The exercise →
Repeat each line of the material exactly.

——————————

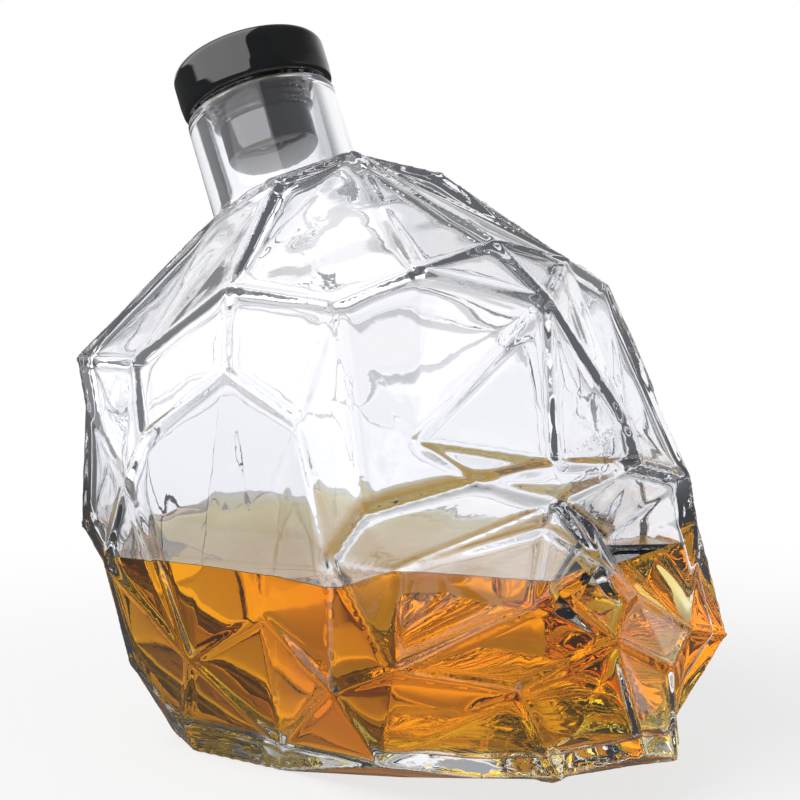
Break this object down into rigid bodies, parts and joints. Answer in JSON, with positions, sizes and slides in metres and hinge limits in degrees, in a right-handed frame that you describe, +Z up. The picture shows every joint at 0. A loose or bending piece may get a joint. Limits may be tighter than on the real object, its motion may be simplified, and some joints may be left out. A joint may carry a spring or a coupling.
{
  "type": "figural liquor decanter",
  "caption": "Clear faceted glass skull decanter, part filled with amber whisky, with a leaning round neck and a black push-in stopper.",
  "frame": {"origin": "middle of the flat underside that the bottle stands on, in the plane that divides left from right", "axes": "+Z up; the skull looks along -Y; +X is to its left, across the ears"},
  "size_m": [0.132, 0.1642, 0.157],
  "materials": {
    "clear_glass": "fire polished, smooth",
    "amber_whisky": "clear liquid",
    "black_gloss": "polished, black",
    "grey_silicone": "clear, slightly smoky"
  },
  "bodies": {
    "bottle": {"glass_body": "clear_glass", "whisky": "amber_whisky"},
    "stopper": {"stopper_cap": "black_gloss", "stopper_plug": "black_gloss", "seal_sleeve": "grey_silicone"}
  },
  "joints": [
    {"name": "stopper_lift", "type": "slide", "parent": "bottle", "child": "stopper", "axis": [0, 0.4848, 0.8746], "range_m": [0, 0.018]}
  ]
}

——————————

Expected answer →
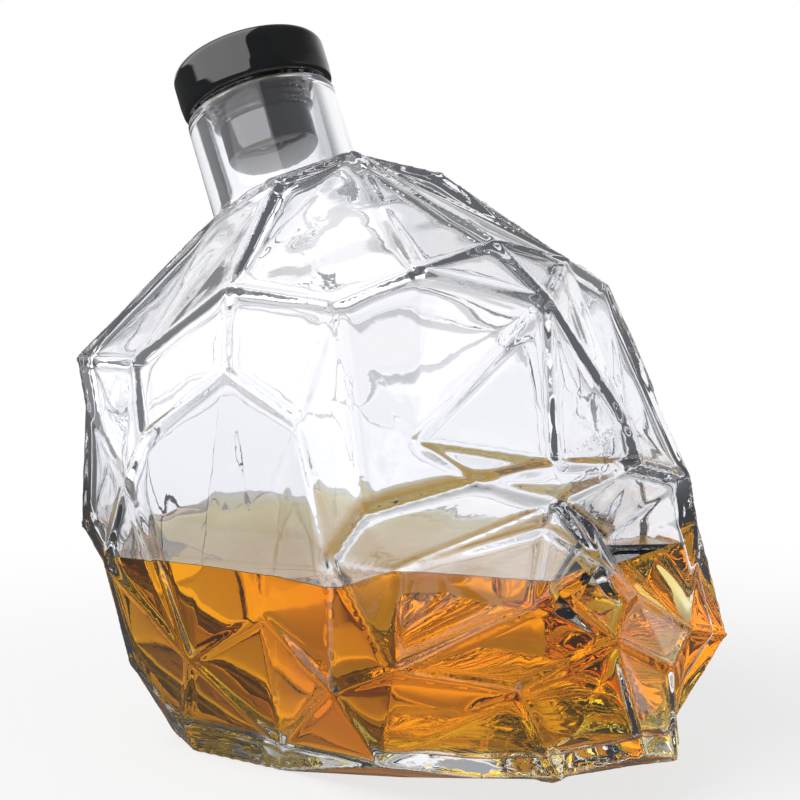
Break this object down into rigid bodies, parts and joints. Answer in JSON, with positions, sizes and slides in metres and hinge limits in degrees, in a right-handed frame that you describe, +Z up. The picture shows every joint at 0. A loose or bending piece may get a joint. Limits may be tighter than on the real object, its motion may be simplified, and some joints may be left out. A joint may carry a spring or a coupling.
{
  "type": "figural liquor decanter",
  "caption": "Clear faceted glass skull decanter, part filled with amber whisky, with a leaning round neck and a black push-in stopper.",
  "frame": {"origin": "middle of the flat underside that the bottle stands on, in the plane that divides left from right", "axes": "+Z up; the skull looks along -Y; +X is to its left, across the ears"},
  "size_m": [0.132, 0.1642, 0.157],
  "materials": {
    "clear_glass": "fire polished, smooth",
    "amber_whisky": "clear liquid",
    "black_gloss": "polished, black",
    "grey_silicone": "clear, slightly smoky"
  },
  "bodies": {
    "bottle": {"glass_body": "clear_glass", "whisky": "amber_whisky"},
    "stopper": {"stopper_cap": "black_gloss", "stopper_plug": "black_gloss", "seal_sleeve": "grey_silicone"}
  },
  "joints": [
    {"name": "stopper_lift", "type": "slide", "parent": "bottle", "child": "stopper", "axis": [0, 0.4848, 0.8746], "range_m": [0, 0.018]}
  ]
}